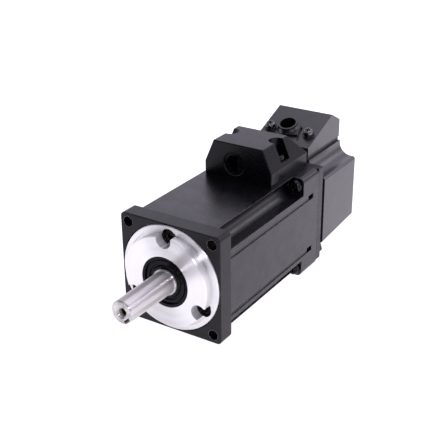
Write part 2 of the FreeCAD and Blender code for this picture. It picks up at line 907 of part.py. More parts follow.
def encoder_cap():
    body = cap_form(0, cap_floor).cut(cap_form(cap_wall, cap_floor - 1))
    square = slope_turn()
    place = slope_point(outlet_place, outlet_offset)
    body = body.cut(Part.makeCylinder(outlet_spigot / 2 + 2 * slip, cap_wall + 2, place + square, -square))
    for side in (-1, 1):
        place = slope_point(cap_screw_place, side * cap_screw_spacing / 2)
        body = body.cut(Part.makeCylinder(small_shank / 2 + 2 * slip, cap_wall + 2, place + square, -square))
    return body.cut(outlet_slit())


def on_slope(shape):
    """Stands a shape drawn at the outlet's middle, with Z square to the slope, on the cap."""
    return aimed(shape, slope_point(outlet_place, outlet_offset), slope_turn())


def outlet_slit():
    """Narrow round-ended slit beside the outlet's block."""
    inner = outlet_foot / 2 + slit_gap
    low = slit_start - slit_length
    slit = Part.makeBox(slit_width, slit_length, 2 * slit_depth, Vector(inner, low, -slit_depth))
    for y in (low, slit_start):
        end = Part.makeCylinder(slit_width / 2, 2 * slit_depth, Vector(inner + slit_width / 2, y, -slit_depth))
        slit = slit.fuse(end)
    return on_slope(slit.rotated(centre, up, slit_turn))


def outlet_side():
    """Low block beside the outlet, with one corner bevelled along the foot's round."""
    outer = outlet_foot / 2
    turn = math.radians(outlet_block_bevel)
    points = [Vector(0, -outer, 0), Vector(outer, -outer, 0), Vector(outer, outer * math.tan(turn / 2), 0),
              Vector(outer * math.cos(turn), outer * math.sin(turn), 0), Vector(0, outer * math.sin(turn), 0)]
    return face_of(points).extrude(Vector(0, 0, outlet_block)).rotated(centre, up, slit_turn)


def encoder_outlet():
    """Cable outlet: spigot through the cap, flared foot, straight neck and a low side block."""
    neck = outlet_neck / 2
    body = Part.makeCylinder(outlet_spigot / 2, cap_wall, Vector(0, 0, -cap_wall))
    body = body.fuse(Part.makeCone(outlet_foot / 2, neck, outlet_flare))
    body = body.fuse(Part.makeCylinder(neck, outlet_rise - outlet_flare, Vector(0, 0, outlet_flare)))
    body = body.fuse(outlet_side()).removeSplitter()
    bore = Part.makeCylinder(outlet_bore / 2, cap_wall + outlet_rise + 2, Vector(0, 0, -cap_wall - 1))
    return on_slope(body.cut(bore))


def cap_screw_washers():
    """A flat washer and a split lock washer under each cap screw."""
    hole = Part.makeCylinder(small_shank / 2 + 2 * slip, cap_half, Vector(0, 0, -1))
    flat = Part.makeCylinder(washer_diameter / 2, washer_thickness).cut(hole)
    lock = Part.makeCylinder(lock_washer_diameter / 2, lock_washer_thickness, Vector(0, 0, washer_thickness))
    split = Part.makeBox(lock_washer_diameter, washer_thickness, lock_washer_thickness, Vector(0, 0, washer_thickness))
    lock = lock.cut(hole).cut(split)
    washers = []
    for side in (-1, 1):
        place = slope_point(cap_screw_place, side * cap_screw_spacing / 2)
        washers += [aimed(flat, place, slope_turn()), aimed(lock, place, slope_turn())]
    return washers


def cap_screws():
    square = slope_turn()
    screw = cross_screw(small_shank, small_head, small_head_height, cap_screw_seat + cap_wall + cap_screw_reach)
    screws = []
    for side in (-1, 1):
        seat = slope_point(cap_screw_place, side * cap_screw_spacing / 2) + square * cap_screw_seat
        screws.append(aimed(screw, seat, square))
    return screws


def cap_gasket():
    wide = cap_half - cap_gasket_inset
    inner = cap_half - cap_wall
    start = cap_start + cap_gasket_inset
    ring = block(-wide, wide, start, cover_end - cap_gasket_inset, cover_top, cap_floor)
    return ring.cut(block(-inner, inner, cap_start + cap_wall, cover_end - cap_wall, cover_top, cap_floor))


# Terminal box with two screw pockets, its gasket, screws, cable bush and inner block

def pocket_y():
    return box_start + pocket_place


def pocket_x():
    return pocket_reach + pocket_width / 2 + 0.4


def rectangle(x, y_low, y_high, z):
    points = [Vector(-x, y_low, z), Vector(x, y_low, z), Vector(x, y_high, z), Vector(-x, y_high, z)]
    return Part.makePolygon(points + points[:1])


def box_form(inset):
    """Box with upright foot, sides leaning in and a sloping back."""
    low = box_floor
    turn = box_floor + box_side_height
    top = box_floor + box_height - inset
    start = box_start + inset
    end = box_start + box_length - inset
    wide = box_half - inset
    foot = block(-wide, wide, start, end, low, turn)
    share = (box_height - inset - box_side_height) / (box_height - box_side_height)
    top_half = box_half + (box_top_half - box_half) * share - inset
    top_end = box_start + box_length + (box_top_length - box_length) * share - inset
    crown = Part.makeLoft([rectangle(wide, start, end, turn), rectangle(top_half, start, top_end, top)], True)
    return foot.fuse(crown).removeSplitter()


def screw_pocket(side, gap, floor):
    """Slot down the side of the box, rounded at its inner end, that holds one screw."""
    radius = pocket_width / 2 + gap
    x = side * (pocket_reach + pocket_width / 2)
    top = box_floor + box_height + 1
    column = Part.makeCylinder(radius, top - floor, Vector(x, pocket_y(), floor))
    x_low, x_high = sorted((x, side * (box_half + 2)))
    return column.fuse(block(x_low, x_high, pocket_y() - radius, pocket_y() + radius, floor, top))


def terminal_box():
    outer = box_form(0)
    rounds = [edge for edge in outer.Edges if edge.BoundBox.ZMax > box_floor + 1e-3]
    outer = outer.makeFillet(box_edge, rounds)
    body = outer.cut(box_form(box_wall))
    for side in (-1, 1):
        solid_part = screw_pocket(side, box_wall - 0.4, box_floor).common(outer)
        body = body.fuse(solid_part)
    for side in (-1, 1):
        body = body.cut(screw_pocket(side, 0, box_floor + pocket_floor))
        hole = Part.makeCylinder(box_screw_shank / 2 + 3 * slip, pocket_floor,
                                 Vector(side * pocket_x(), pocket_y(), box_floor))
        body = body.cut(hole)
    return body.cut(gland_hole()).removeSplitter()


def gland_hole():
    """Cable hole through the front wall, bevelled at its mouth."""
    radius = gland_bore / 2
    height = box_floor + gland_height
    mouth = Part.makeCone(radius + 2 * gland_edge, radius, 2 * gland_edge,
                          Vector(gland_offset, box_start - gland_edge, height), along)
    return mouth.fuse(rod(radius, box_start - 1, box_start + box_wall + 0.5, gland_offset, height))


def terminal_gasket():
    wide = box_half - 0.3
    start = box_start + 0.3
    end = box_start + box_length - 0.3
    inner = box_half - box_wall
    sheet = block(-wide, wide, start, end, half, box_floor)
    window = block(-inner, inner, box_start + box_wall, box_start + box_length - box_wall, half, box_floor)
    for side in (-1, 1):
        window = window.cut(screw_pocket(side, box_wall - 0.4, half))
    sheet = sheet.cut(window)
    for side in (-1, 1):
        hole = Part.makeCylinder(box_screw_shank / 2 + 3 * slip, terminal_gasket_thickness,
                                 Vector(side * pocket_x(), pocket_y(), half))
        sheet = sheet.cut(hole)
    return sheet


def terminal_box_screws():
    length = pocket_floor + terminal_gasket_thickness + box_screw_reach
    screw = cross_screw(box_screw_shank, end_screw_head - 0.2, end_screw_head_height - 0.6, length)
    seat = box_floor + pocket_floor
    return [aimed(screw, Vector(side * pocket_x(), pocket_y(), seat), up) for side in (-1, 1)]


def cable_bush():
    """Rubber ring in the cable hole with a collar behind the wall."""
    outer = gland_bore / 2 - slip
    inner = gland_bore / 2 - bush_wall
    front = box_start + 0.6
    back = box_start + box_wall
    ring = tube(outer, inner, front, back, gland_offset, box_floor + gland_height)
    collar_top = outer + 0.8
    collar = tube(collar_top, inner, back, back + 1.2, gland_offset, box_floor + gland_height)
    floor_cut = block(-half, half, back, back + 2, 0, box_floor + 0.3)
    return ring.fuse(collar.cut(floor_cut)).removeSplitter()


def terminal_block():
    start = pocket_y() - block_length / 2
    body = block(-block_width / 2, block_width / 2, start, start + block_length, half, half + block_height)
    pitch = block_width / stud_count
    for index in range(stud_count):
        x = (index - (stud_count - 1) / 2) * pitch
        way = block(x - pitch * 0.3, x + pitch * 0.3, start, start + 3, half + 2, half + 5)
        body = body.cut(way)
        body = body.cut(Part.makeCylinder(stud_diameter / 2 + slip, 4, Vector(x, pocket_y(), half + block_height - 4)))
    return body


def terminal_studs():
    pitch = block_width / stud_count
    studs = []
    for index in range(stud_count):
        x = (index - (stud_count - 1) / 2) * pitch
        foot = Vector(x, pocket_y(), half + block_height - 4)
        studs.append(Part.makeCylinder(stud_diameter / 2, 5.5, foot))
    return studs


# Build every piece and write one file for each

def build():
    keep("front_flange", front_flange())
    keep("pilot_hub", pilot_hub())
    keep("hub_screws", *hub_screws())
    keep("shaft_seal", shaft_seal())
    keep("seal_spring", seal_spring())
    keep("output_shaft", output_shaft())
    keep("retaining_ring", retaining_ring())
    bearing("front", front_bore, front_outside, front_ball, front_balls, front_bearing_start, front_width)
    bearing("rear", rear_bore, rear_outside, rear_ball, rear_balls, rear_bearing_start, rear_width)
    keep("stator_housing", stator_housing())
    keep("stator_core", slotted_ring(core_start, core_length))
    keep("end_insulators", *end_insulators())
    keep("stator_windings", *ring_of(coil(), slot_count))
    keep("rotor_core", rotor_core())
    keep("rotor_magnets", *rotor_magnets())
    keep("rear_end_bell", rear_end_bell())
    keep("preload_spring", preload_spring())
    keep("end_bell_screws", *end_bell_screws())
    keep("encoder_hub", encoder_hub())
    keep("encoder_disc", encoder_disc())
    keep("encoder_board", encoder_board())
    keep("encoder_standoffs", *standoffs())
    keep("board_screws", *board_screws())
    keep("board_connector", board_connector())
    keep("encoder_cover", encoder_cover())
    keep("cover_gasket", cover_gasket())
    keep("cover_screws", *cover_screws())
    keep("encoder_cap", encoder_cap())
    keep("cap_gasket", cap_gasket())
    keep("encoder_outlet", encoder_outlet())
    keep("cap_screws", *cap_screws())
    keep("cap_screw_washers", *cap_screw_washers())
    keep("terminal_box", terminal_box())
    keep("terminal_gasket", terminal_gasket())
    keep("terminal_box_screws", *terminal_box_screws())
    keep("cable_bush", cable_bush())
    keep("terminal_block", terminal_block())
    keep("terminal_studs", *terminal_studs())


build()
os.makedirs("parts", exist_ok=True)
for name, solids in pieces.items():
    shape = solids[0] if len(solids) == 1 else Part.makeCompound(solids)
    shape.exportStep("parts/" + name + ".step")
    print(name, len(shape.Solids), round(shape.Volume, 1), shape.isValid())
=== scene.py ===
import json
import math

import bmesh
import bpy
from mathutils import Matrix, Vector


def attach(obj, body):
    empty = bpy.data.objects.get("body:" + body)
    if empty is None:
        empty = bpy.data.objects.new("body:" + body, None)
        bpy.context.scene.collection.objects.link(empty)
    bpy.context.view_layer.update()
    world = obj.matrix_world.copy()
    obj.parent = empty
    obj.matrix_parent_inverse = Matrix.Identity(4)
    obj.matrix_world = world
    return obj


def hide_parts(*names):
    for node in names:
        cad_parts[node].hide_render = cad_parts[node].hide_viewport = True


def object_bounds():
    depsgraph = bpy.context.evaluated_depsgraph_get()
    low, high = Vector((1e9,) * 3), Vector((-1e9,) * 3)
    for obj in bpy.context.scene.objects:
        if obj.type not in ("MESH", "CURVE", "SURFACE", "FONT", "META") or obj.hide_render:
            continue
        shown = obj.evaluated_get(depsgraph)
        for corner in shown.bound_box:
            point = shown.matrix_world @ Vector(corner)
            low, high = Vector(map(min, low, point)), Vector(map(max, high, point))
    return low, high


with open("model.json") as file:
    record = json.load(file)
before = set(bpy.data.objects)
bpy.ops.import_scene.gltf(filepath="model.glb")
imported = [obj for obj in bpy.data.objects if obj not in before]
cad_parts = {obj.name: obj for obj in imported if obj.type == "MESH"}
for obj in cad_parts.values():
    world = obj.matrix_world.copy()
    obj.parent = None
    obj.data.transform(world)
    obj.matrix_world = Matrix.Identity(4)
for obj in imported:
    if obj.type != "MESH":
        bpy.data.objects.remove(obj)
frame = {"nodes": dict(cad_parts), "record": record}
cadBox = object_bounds()
print("frame loaded:", len(frame["nodes"]), "nodes")

mm = 0.001


# Camera at the photograph's angle, in the part's own frame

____

Return a word-for-word copy of the lines from the beginning of the listing to the line holding "outlet_block)).rotated(centre, up, slit_turn)", both kept.

- [Exercise result]:
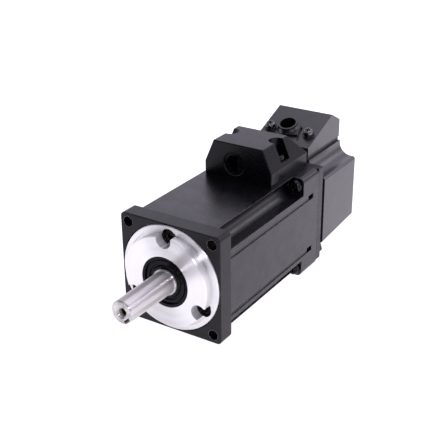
Write part 2 of the FreeCAD and Blender code for this picture. It picks up at line 907 of part.py. More parts follow.
def encoder_cap():
    body = cap_form(0, cap_floor).cut(cap_form(cap_wall, cap_floor - 1))
    square = slope_turn()
    place = slope_point(outlet_place, outlet_offset)
    body = body.cut(Part.makeCylinder(outlet_spigot / 2 + 2 * slip, cap_wall + 2, place + square, -square))
    for side in (-1, 1):
        place = slope_point(cap_screw_place, side * cap_screw_spacing / 2)
        body = body.cut(Part.makeCylinder(small_shank / 2 + 2 * slip, cap_wall + 2, place + square, -square))
    return body.cut(outlet_slit())


def on_slope(shape):
    """Stands a shape drawn at the outlet's middle, with Z square to the slope, on the cap."""
    return aimed(shape, slope_point(outlet_place, outlet_offset), slope_turn())


def outlet_slit():
    """Narrow round-ended slit beside the outlet's block."""
    inner = outlet_foot / 2 + slit_gap
    low = slit_start - slit_length
    slit = Part.makeBox(slit_width, slit_length, 2 * slit_depth, Vector(inner, low, -slit_depth))
    for y in (low, slit_start):
        end = Part.makeCylinder(slit_width / 2, 2 * slit_depth, Vector(inner + slit_width / 2, y, -slit_depth))
        slit = slit.fuse(end)
    return on_slope(slit.rotated(centre, up, slit_turn))


def outlet_side():
    """Low block beside the outlet, with one corner bevelled along the foot's round."""
    outer = outlet_foot / 2
    turn = math.radians(outlet_block_bevel)
    points = [Vector(0, -outer, 0), Vector(outer, -outer, 0), Vector(outer, outer * math.tan(turn / 2), 0),
              Vector(outer * math.cos(turn), outer * math.sin(turn), 0), Vector(0, outer * math.sin(turn), 0)]
    return face_of(points).extrude(Vector(0, 0, outlet_block)).rotated(centre, up, slit_turn)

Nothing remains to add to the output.